Set task:
Return the first line, the line containing "left-hand one. The", and every line between them, exactly as they stand.

Data lines:
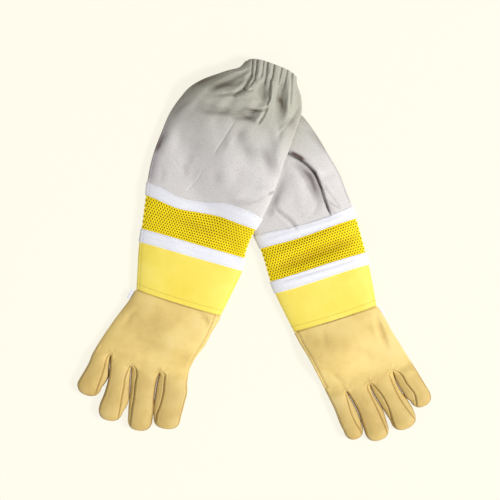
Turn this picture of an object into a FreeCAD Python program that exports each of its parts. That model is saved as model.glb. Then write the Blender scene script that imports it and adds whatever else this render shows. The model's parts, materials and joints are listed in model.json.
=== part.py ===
"""A pair of ventilated beekeeping gloves, laid flat with the backs of the hands up.

Each glove is a long gauntlet: a leather hand with fourchettes between the fingers, a short
leather cuff, a band of three-layer vent mesh between two woven tapes, and a cotton sleeve that
ends in a gathered hem with elastic in it. The right-hand glove lies across the sleeve of the
left-hand one. The thumbs are folded under the palms.

Frame: millimetres, +Z up, the surface they lie on is z = 0, and the sleeves point along +Y.
Every glove is first made in its own frame, with its wrist seam on y = 0, its thumb towards +x
and its sleeve along +y. The left-hand one is then mirrored, and both are turned and moved.
"""
import FreeCAD
import Part
import math
import os
from dataclasses import dataclass

V = FreeCAD.Vector

# Lengths along one glove
TAPE_WIDTH = 16.0          # the woven tapes over both edges of the vent mesh
SLEEVE_LENGTH = 164.0      # cotton between the upper tape and the hem
HEM_LENGTH = 27.0          # the casing that holds the elastic
KNUCKLE_LENGTH = 88.0      # wrist seam to the line where the fingers fold

# Widths across one glove, laid flat
WRIST_WIDTH = 113.0
CUFF_WIDTH = 136.0         # where the leather cuff meets the mesh
VENT_WIDTH = 149.0         # where the mesh meets the cotton
SLEEVE_WIDTH = 161.0       # the fullest part of the cotton
HEM_WIDTH = 72.0           # pulled in by the elastic

# Thicknesses of the materials
LEATHER = 1.2
COTTON = 0.8
TAPE = 1.0
VENT_FACE = 0.6            # the outer and the inner knit of the mesh
VENT_SPACER = 1.8          # the open core between them
ELASTIC = 1.2
SEWN_GAP = 0.1             # between layers that are sewn together

# How high the empty glove stands
WRIST_HEIGHT = 18.0
FINGER_HEIGHT = 15.0
THUMB_HEIGHT = 8.0

# The fingers: width, and length from the fold line to the tip
FINGERS = {
    "index": (33.0, 68.0),
    "middle": (33.0, 81.0),
    "ring": (30.0, 79.0),
    "little": (24.5, 57.0),
}
FINGER_TAPER = 0.88        # width near the tip over width at the fold line

# The thumb, folded flat under the palm
THUMB_WIDTH = 26.0
THUMB_LENGTH = 45.0        # from the middle of the thumb hole to the tip
THUMB_HOLE = 9.0           # radius of the hole from the palm into the thumb
THUMB_X = 36.0             # the middle of the thumb hole
THUMB_Y = -24.0
THUMB_TURN = 50.0          # degrees that the folded thumb points towards the little finger
THUMB_RAMP = 1.4           # length over height of the slope beside it in the palm

# Folds, in degrees
FINGER_CURL = 75.0
WRIST_CURL = 60.0
WRIST_BACK = 20.0
FOLD_SPARE = 7.0           # what a seat leaves free beyond the fold's limit
CLEARANCE = 0.3            # between two pieces that move past each other
SEAT_SPARE = 6.0           # how much wider than a finger its seat is cut

# The fourchettes, as shares of a finger's height and length
LEAF_BELOW = 0.17          # under the widest place
LEAF_ABOVE = 0.2
LEAF_EVEN = 0.6            # the stretch of even width
LEAF_END = 0.93

# The blank tag in the side seam
TAG_LENGTH = 12.0
TAG_OUT = 5.0
TAG_THICKNESS = 0.8
TAG_Y = -8.0

# The form of a section, from the middle of its underside round to the crown: (share of the
# half width, share of the height)
BROAD_FORM = ((0.0, 0.0), (0.28, 0.0), (0.56, 0.0), (0.84, 0.0), (0.97, 0.14), (1.0, 0.4),
              (0.93, 0.7), (0.75, 0.87), (0.5, 0.95), (0.25, 0.99), (0.0, 1.0))
NARROW_FORM = ((0.72, 0.0), (0.96, 0.14), (0.98, 0.58), (0.64, 0.92), (0.0, 1.0))
BELLY = 0.4                # height of the widest place over the whole height
SEAM_SHARES = (-1.0, -0.56, -0.28, 0.0, 0.28, 0.56, 1.0)   # where a side seam's height is read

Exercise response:
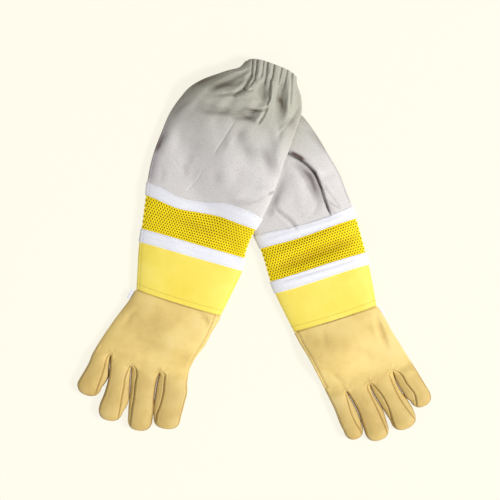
Turn this picture of an object into a FreeCAD Python program that exports each of its parts. That model is saved as model.glb. Then write the Blender scene script that imports it and adds whatever else this render shows. The model's parts, materials and joints are listed in model.json.
=== part.py ===
"""A pair of ventilated beekeeping gloves, laid flat with the backs of the hands up.

Each glove is a long gauntlet: a leather hand with fourchettes between the fingers, a short
leather cuff, a band of three-layer vent mesh between two woven tapes, and a cotton sleeve that
ends in a gathered hem with elastic in it. The right-hand glove lies across the sleeve of the
left-hand one. The thumbs are folded under the palms.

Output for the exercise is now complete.